GIF – 8-bit, lossy, very small file sizes. GIF has two unique features. First, you can place multiple GIF bitmaps in a single file with a delay set between each. It will then play through those giving you an animated bitmap. This works on every browser back to the 0.9 versions and it’s a smaller file size than a flash file. On the flip side it is only 8 bits and in today’s world that tends to look poor (although some artists can do amazing things with just 8 bits). It also has a set color as transparent so it natively supports transparency (of the on/off variety).

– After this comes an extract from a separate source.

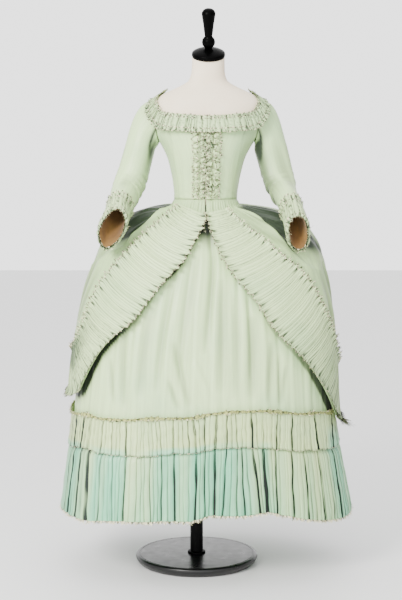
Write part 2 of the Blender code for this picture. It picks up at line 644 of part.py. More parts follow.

This is useful if you want animated bitmaps without the overhead of flash or if bandwidth is a major issue.
BMP (also called DIB) – from 1 up to 32-bit, lossless, large file sizes. There is one case to use this – when speed is the paramount issue. Many 2-D game programs, especially before the graphics cards available today, would store all bitmaps as a BMP/DIB because no decompression was required and that time saving is critical when you are trying to display 60 frames/second for a game.
TIFF – 32-bit (or less), lossless compression, small file sizes – and no better than PNG. Basically the government and some large companies decided they needed a “standard” so that software in the future could still read these old files. This whole argument makes no sense as PNG fits the bill. But for some customers (like the federal government), it’s TIFF instead of PNG. Use this when the customer requests it (but otherwise use PNG).
Everything Else – Obsolete. If you are creating a bitmap editor then by all means support reading/writing every format around. But for other uses – stick to the 2+4 formats above.